My middle name is not the same as my grandmother’s name but it includes a variant of it that was chosen in part to honor her or it was coincidental and nice that it did, so I would say variants are honoring someone. Not everyone in my family has this, so it’s not like it was a tradition, it was merely considered and chosen above the other names on the list, which was supposed to be [name]Elizabeth[/name]. [name]Elizabeth[/name], as I understand it, was chosen against due to the fact there was a relative my father had a bad association with. Not to not honor exactly, he just disliked the name due to the association.
I also like a variant of my mother’s name and if she chooses to believe it’s an honor, I wouldn’t stop her. I just like the name.
My philosophy is a middle name can be anything. My least favorite are the ones that don’t mean anything to anybody, and also the fussy indecisive kind of middle name or series of middle names because you never think you’re ever having another baby in your whole life and those names would be “wasted” if you don’t use them. They are wasted if you use them all, they are not wasted if you never get to use any of them. But if you’re having more kids, save some of your favorites for them.
I treat a middle name as a very good place to put a special name, my philosophy on the first name is that it’s a tag, a label, a tool. Doesn’t mean it can’t be real nice, but I like short, easy to spell names because they are going to use that every day for the rest of their life, it’s not a beautiful song that stands out in daycare but it serves them their whole life. I think the middle name is better for that. What does the V. stand for? Something original, significant, substantial, personally favored. I like the structure of my own name, short label [name]Karen[/name], secret middle name, longer, prettier, significant sort of. People have to get that out of me. I don’t want them calling me that, I don’t think it’s practical, but I like it there. More than you asked.
Also, if you start honoring people, you might get stuck when someone doesn’t get honored because they aren’t your favorite (but may be your spouse’s especially most favorite) or their name is too ugly.
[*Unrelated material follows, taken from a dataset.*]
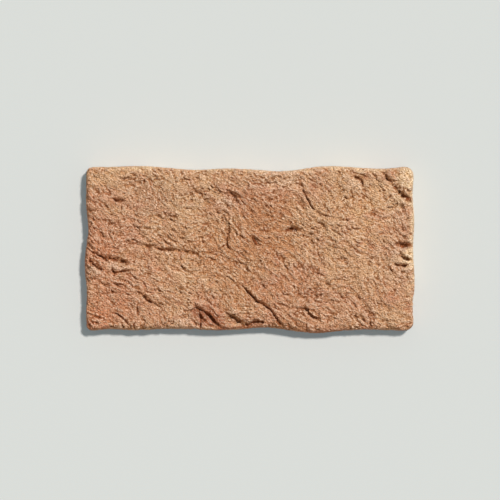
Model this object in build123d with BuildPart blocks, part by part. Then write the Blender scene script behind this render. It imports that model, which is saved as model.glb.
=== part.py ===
from build123d import *
import os
from math import cos, exp, pi, radians, sin

os.makedirs("parts", exist_ok=True)

# The fired brick, lying on its bed with the creased face up, in millimetres
LENGTH = 200.0
WIDTH = 100.0
THICKNESS = 20.0

# The face lies this much below its highest lumps, which were pressed level
FACE_SINK = 0.8
FACE_LEVEL = THICKNESS - FACE_SINK

# The walls draw in by this much from the bed to the face, so that the clay left its mould
LEAN = 0.5

# Corners seen from above, each worn by its own amount
FAR_LEFT_CORNER = 3.5
FAR_RIGHT_CORNER = 5.0
NEAR_RIGHT_CORNER = 5.0
NEAR_LEFT_CORNER = 3.2

# The worn bed edge, and the round rim of the face in flats: height over the face, and draw in
BED_EDGE = 1.0
RIM = [(-2.6, 0.0), (-1.1, 0.5), (-0.3, 1.4), (2.4, 8.0)]

# Waves of the four walls: a place along the wall, from -1 to 1, and how far it bulges there
FAR_WAVES = [
    (-0.87, 0.0), (-0.61, 0.4), (-0.32, -1.8), (-0.17, -1.0), (0.02, -1.6), (0.24, -2.4),
    (0.38, -0.3), (0.57, 0.3), (0.71, -0.7), (0.9, -0.5),
]
NEAR_WAVES = [
    (-0.9, -0.7), (-0.68, -0.2), (-0.55, -1.0), (-0.3, -0.5), (-0.06, -0.8), (0.12, -1.8),
    (0.26, 0.1), (0.4, 1.5), (0.57, 0.1), (0.75, -0.6), (0.91, -0.1),
]
LEFT_WAVES = [(-0.74, 0.1), (-0.5, -0.2), (-0.36, 0.5), (-0.07, 0.8), (0.23, -1.0), (0.5, 0.0)]
RIGHT_WAVES = [(-0.8, -0.4), (-0.5, 0.5), (-0.2, 0.2), (0.0, -0.3), (0.36, 0.4), (0.72, -0.5)]


# Places on the face, measured in from the side that each crease belongs to
def left(distance):
    return -LENGTH / 2 + distance


def right(distance):
    return LENGTH / 2 - distance


def far(distance):
    return WIDTH / 2 - distance


def near(distance):
    return -WIDTH / 2 + distance


# Single swells and sags of the face: centre x and y, height and reach
SWELLS = [
    (right(12), far(8), 0.9, 16),
    (right(22), far(24), -0.5, 16),
    (left(8), -9, 0.7, 14),
    (left(22), -9, -0.7, 14),
    (left(40), 1, -0.6, 16),
    (left(24), 28, -0.5, 15),
    (-42, near(8), 0.7, 14),
    (-24, near(14), -0.6, 14),
    (-13, 30, 0.5, 14),
    (6, 6, -0.7, 18),
    (12, near(16), 0.5, 14),
    (38, near(9), 0.8, 14),
    (42, far(22), 0.5, 16),
    (70, -8, 0.4, 22),
]
# Lumps all over the face, from waves that cross: period, heading in degrees, height and phase
RIPPLES = [
    (44.0, 20, 0.30, 0.4),
    (33.0, 75, 0.28, 2.1),
    (27.0, -40, 0.28, 4.0),
    (24.0, 35, 0.22, 1.3),
    (19.0, -75, 0.16, 3.3),
]

# The sheet that shapes the face: its points along and across, and how far it overhangs the walls
FACE_GRID = (33, 17)
MARGIN = 4.0

# Creases where folds of the clot closed on each other: route, width and depth
CREASES = [
    # The two folds that hold the tongue at the left end, and the hollow beyond them
    ([(left(0.5), 0.5), (left(6.5), -3.4), (left(11), -6), (left(15), -10)], 2.2, 2.4),
    ([(left(2), -4.5), (left(3), -8.5), (left(7), -12), (left(11), -13.6)], 2.8, 2.4),
    ([(left(11), -6), (left(18.5), -7), (left(26.5), -9.8)], 4.2, 1.8),
    ([(left(15.2), -11.5), (left(16.4), -14.8), (left(23), -14), (left(31), -12.6)], 2.0, 1.8),
    # The stepped fold that climbs from the lower left
    ([(left(29), -26.5), (left(34), -28.2), (left(36.8), -31.6), (left(41.5), -33.3),
      (left(44.8), -36.2), (left(49.5), -35.2)], 2.6, 2.2),
    ([(left(14.5), near(11.4)), (left(19.5), near(9.8)), (left(23), near(7)),
      (left(26), near(3.4)), (left(29), near(0.5))], 2.2, 2.0),
    # The star of folds near the middle of the near side
    ([(-34.2, near(17.6)), (-32.6, near(14)), (-27.5, near(11.1)), (-22.5, near(6.6)),
      (-17, near(0))], 3.2, 3.0),
    ([(-39.5, near(12)), (-35.5, near(12.4)), (-31.5, near(13.4))], 2.2, 1.8),
    ([(-31.6, near(13.6)), (-30.3, near(9)), (-30.1, near(0))], 2.0, 2.0),
    # The fold that runs into the notch, and the notch itself
    ([(-15, near(11.4)), (-11, near(8.8)), (-6.5, near(5.2)), (-2, near(1))], 2.2, 2.2),
    ([(-4.5, near(1.2)), (-0.5, near(3.6)), (3.5, near(5.4)), (9.5, near(5))], 3.6, 3.4),
    # The long slanting fold
    ([(-7, near(29.5)), (-1, near(23.5)), (4.5, near(17.8)), (9.5, near(15)),
      (14.2, near(11)), (16.2, near(6)), (19, near(0))], 2.8, 2.6),
    # The ledge over the bulge of the near side
    ([(29, near(13.7)), (33.8, near(13.2)), (36.4, near(10.4)), (39.2, near(7.6)),
      (44.2, near(8.6))], 2.8, 2.2),
    # The crease at the middle and the hole beside it
    ([(-12.4, 16), (-13.6, 10), (-14.1, 3), (-10.6, -2)], 2.0, 2.2),
    ([(2.2, 7.6), (4.2, 4.8), (5.6, 1.6)], 2.2, 2.4),
    ([(22.6, 11), (25.8, 11.3), (29.4, 11.6)], 2.2, 1.9),
    # The ring on the lit side of the small dome
    ([(-20.2, 30.4), (-16, 32.8), (-12, 34.2), (-9.2, 31), (-7, 26.4)], 2.2, 1.7),
    # The curved crease that comes down from the far side
    ([(30.6, far(2.5)), (31.3, far(11)), (34.4, far(19)), (39.6, far(26.6)),
      (45.5, far(29.8)), (55, far(31.2))], 1.8, 1.7),
    # The lifted flake and the ledge of the raised corner
    ([(right(38.2), far(5.4)), (right(34), far(7.3)), (right(31.9), far(9.2)),
      (right(31.4), far(12.4))], 2.0, 2.0),
    ([(right(23), far(1.5)), (right(18.4), far(4.5)), (right(15.4), far(8.4)),
      (right(9.5), far(8.8))], 2.4, 2.0),
    ([(right(13.2), far(10)), (right(11.4), far(13.6)), (right(10.8), far(17.4))], 2.6, 1.6),
    ([(right(10), far(14.8)), (right(5.6), far(18.8)), (right(0), far(20.6))], 4.0, 2.2),
    # Scars across the right edge
    ([(right(12.5), 2.4), (right(7), 1.6), (right(0), 2.4)], 4.6, 2.0),
    ([(right(9.5), -4.4), (right(5), -5.6), (right(0), -8.4)], 3.0, 2.0),
    ([(right(12.5), -8.8), (right(7.6), -10.6), (right(3), -9.8)], 2.6, 2.2),
    # Drag marks in the left half
    ([(-70.5, 2.6), (-61, 1.1), (-54, -0.9), (-45, -1.3), (-33, -2.6)], 4.2, 1.5),
    ([(-71.6, 14.6), (-68.6, 9.4), (-64, 5.2)], 3.4, 1.3),
    ([(left(14), 30.2), (left(20), 29.3), (left(25), 29.8)], 3.6, 1.5),
    ([(left(1), 24.6), (left(3.6), 23.2), (left(6.6), 24)], 3.2, 1.4),
]

# How far a crease's cutter reaches out of the clay, and how slender its two ends are
CUTTER_RISE = 2.5
CREASE_END = 0.3


def face_height(x, y):
    height = FACE_LEVEL
    for swell_x, swell_y, rise, reach in SWELLS:
        distance_squared = (x - swell_x) ** 2 + (y - swell_y) ** 2
        height += rise * exp(-distance_squared / reach**2)
    for period, heading, rise, phase in RIPPLES:
        distance = x * cos(radians(heading)) + y * sin(radians(heading))
        height += rise * sin(2 * pi * distance / period + phase)
    return min(height, THICKNESS)


def draw_outline(inset):
    """The wavy outline with its worn corners, clockwise from the far left one, drawn in by inset."""
    end = LENGTH / 2 - inset
    side = WIDTH / 2 - inset
    far_wall = [(end * at, side + out) for at, out in FAR_WAVES]
    right_wall = [(end + out, side * at) for at, out in reversed(RIGHT_WAVES)]
    near_wall = [(end * at, -side - out) for at, out in reversed(NEAR_WAVES)]
    left_wall = [(-end - out, side * at) for at, out in LEFT_WAVES]
    walls = [
        ((-end + FAR_LEFT_CORNER, side), far_wall, (end - FAR_RIGHT_CORNER, side)),
        ((end, side - FAR_RIGHT_CORNER), right_wall, (end, -side + NEAR_RIGHT_CORNER)),
        ((end - NEAR_RIGHT_CORNER, -side), near_wall, (-end + NEAR_LEFT_CORNER, -side)),
        ((-end, -side + NEAR_LEFT_CORNER), left_wall, (-end, side - FAR_LEFT_CORNER)),
    ]
    headings = [(1, 0), (0, -1), (-1, 0), (0, 1)]
    corners = [FAR_RIGHT_CORNER, NEAR_RIGHT_CORNER, NEAR_LEFT_CORNER, FAR_LEFT_CORNER]
    for (start, waves, stop), heading, corner in zip(walls, headings, corners):
        Spline(start, *waves, stop, tangents=[heading, heading])
        JernArc(stop, heading, corner, -90)


def face_surface():
    """The struck face as one wavy sheet, a little wider than the brick."""
    columns, rows = FACE_GRID
    sheet = []
    for row in range(rows):
        y = (WIDTH + 2 * MARGIN) * (row / (rows - 1) - 0.5)
        line = []
        for column in range(columns):
            x = (LENGTH + 2 * MARGIN) * (column / (columns - 1) - 0.5)
            line.append((x, y, face_height(x, y)))
        sheet.append(line)
    return Face.make_surface_from_array_of_points(sheet, tol=0.05)


def crease_sections(route, width, depth):
    """Sections of a slender wedge along the route, deepest in its middle and closing at both ends."""
    path = Spline(*[(x, y, face_height(x, y)) for x, y in route], mode=Mode.PRIVATE)
    steps = len(route) + 1
    sections = []
    for step in range(steps + 1):
        share = step / steps
        swell = max(sin(pi * share) ** 0.6, CREASE_END)
        half = width / 2 * swell
        along = path % share
        across = Vector(0, 0, 1).cross(along)
        with BuildSketch(Plane(path @ share, x_dir=across, z_dir=along), mode=Mode.PRIVATE) as wedge:
            with BuildLine():
                Polyline(
                    (-half, CUTTER_RISE), (-half, 0), (0, -depth * swell),
                    (half, 0), (half, CUTTER_RISE), close=True,
                )
            make_face()
        sections.append(wedge.sketch)
    return sections


with BuildPart() as brick:
    # The clot as the mould left it: a wavy outline that draws in towards the face
    levels = [(0, BED_EDGE), (BED_EDGE, 0)]
    levels += [(FACE_LEVEL + height, LEAN + draw_in) for height, draw_in in RIM]
    for height, inset in levels:
        with BuildSketch(Plane.XY.offset(height)):
            with BuildLine():
                draw_outline(inset)
            make_face()
    loft(ruled=True)

    # The face, struck by hand and never quite level: all the clay above it is taken off
    extrude(face_surface(), amount=2 * MARGIN, dir=(0, 0, 1), mode=Mode.SUBTRACT)

    # The creases, all cut at once
    wedges = [
        loft(crease_sections(route, width, depth), ruled=True, mode=Mode.PRIVATE)
        for route, width, depth in CREASES
    ]
    add(wedges, mode=Mode.SUBTRACT)

brick.part.label = "brick"
export_step(brick.part, "parts/brick.step")
print("brick", len(brick.solids()), "solid", round(brick.part.volume), "mm3")
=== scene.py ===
# %% [markdown]
# # A hand-moulded clay brick
#
# The brick is one lump of soft clay that was thrown into a sanded mould, pressed flat, turned
# out and fired. Its size, its wavy sides, its worn edges and its main folds come ready made as
# a solid. What is left to do here is what a potter's hands and a kiln leave on it: torn and
# pitted skin, small creases and a colour that drifts from buff to red.

import math

import bmesh
import bpy
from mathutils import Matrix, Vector


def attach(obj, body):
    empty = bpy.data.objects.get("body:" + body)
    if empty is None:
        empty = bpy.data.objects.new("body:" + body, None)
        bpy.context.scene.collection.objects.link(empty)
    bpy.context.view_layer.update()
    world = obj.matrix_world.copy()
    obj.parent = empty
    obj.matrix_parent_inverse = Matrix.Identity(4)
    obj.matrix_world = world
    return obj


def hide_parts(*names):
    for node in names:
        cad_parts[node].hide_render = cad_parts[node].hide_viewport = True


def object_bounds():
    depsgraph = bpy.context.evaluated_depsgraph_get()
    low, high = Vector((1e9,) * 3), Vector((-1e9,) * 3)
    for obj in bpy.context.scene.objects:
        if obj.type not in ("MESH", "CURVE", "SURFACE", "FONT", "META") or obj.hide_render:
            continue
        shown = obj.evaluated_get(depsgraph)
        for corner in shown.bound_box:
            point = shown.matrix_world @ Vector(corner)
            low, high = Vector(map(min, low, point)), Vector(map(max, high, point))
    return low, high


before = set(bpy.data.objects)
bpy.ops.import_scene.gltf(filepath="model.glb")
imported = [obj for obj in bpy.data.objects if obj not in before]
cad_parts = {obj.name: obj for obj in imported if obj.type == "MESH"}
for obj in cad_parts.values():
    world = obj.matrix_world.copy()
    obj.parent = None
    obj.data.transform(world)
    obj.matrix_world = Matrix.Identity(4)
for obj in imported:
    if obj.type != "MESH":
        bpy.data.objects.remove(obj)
cad_box = [list(corner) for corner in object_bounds()]
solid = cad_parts["brick"]
MM = 0.001
length, width, thickness = (high - low for low, high in zip(*cad_box))
print(f"the solid is {length / MM:.1f} x {width / MM:.1f} x {thickness / MM:.1f} mm")

# %% [markdown]
# ## A bench for node trees
#
# The skin and the colour are both made by node trees. Written link by link a tree is long and
# hard to read, so `Wire` stands for one socket and lets Python's own arithmetic add the Math
# nodes, and `Bench.node` adds every other kind: its settings first, then its sockets.

# %% Wires
class Wire:
    """One socket of a tree. Arithmetic on it adds Math nodes."""

    def __init__(self, bench, socket):
        self.bench = bench
        self.socket = socket

    def maths(self, operation, *values):
        return self.bench.node("ShaderNodeMath", {"operation": operation}, dict(enumerate(values)))

    def __add__(self, other):
        return self.maths("ADD", self, other)

    def __sub__(self, other):
        return self.maths("SUBTRACT", self, other)

    def __rsub__(self, other):
        return self.maths("SUBTRACT", other, self)

    def __mul__(self, other):
        return self.maths("MULTIPLY", self, other)

    def __truediv__(self, other):
        return self.maths("DIVIDE", self, other)

    def __rtruediv__(self, other):
        return self.maths("DIVIDE", other, self)

    def __abs__(self):
        return self.maths("ABSOLUTE", self)

    __radd__ = __add__
    __rmul__ = __mul__

    def least(self, floor):
        return self.maths("MAXIMUM", self, floor)

    def most(self, ceiling):
        return self.maths("MINIMUM", self, ceiling)


# %% [markdown]
# A node's sockets are found by their place in the list or by name. Some nodes, such as Mix,
# have several sockets of one name, so the identifier, which is never given twice, is tried too.

# %% Benches
def pick(sockets, key):
    """A socket by its place, its name or its identifier."""
    if isinstance(key, int):
        return sockets[key]
    return next(socket for socket in sockets if key in (socket.name, socket.identifier))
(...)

If you’re not having enough children to honor everyone equally, such as each child has up to 8 grandparents and step-grandparents and according to you and your spouse’s upbringing in these tricky times when divorce means twice as many parents, steps may mean more to you than some of your biological parents. Ok, even 4 is a lot, especially if you have to flip a coin on the first child of who gets honored and who has to wait until next time, if there is a next time, and this is not including extra people like aunts and uncles and dear college friends, with maybe special priority to folks who have died ahead of people who are still alive.
I like honoring people who matter, and I think in the equation, the baby is also a person who matters - honor them with a good name, no matter where it came from.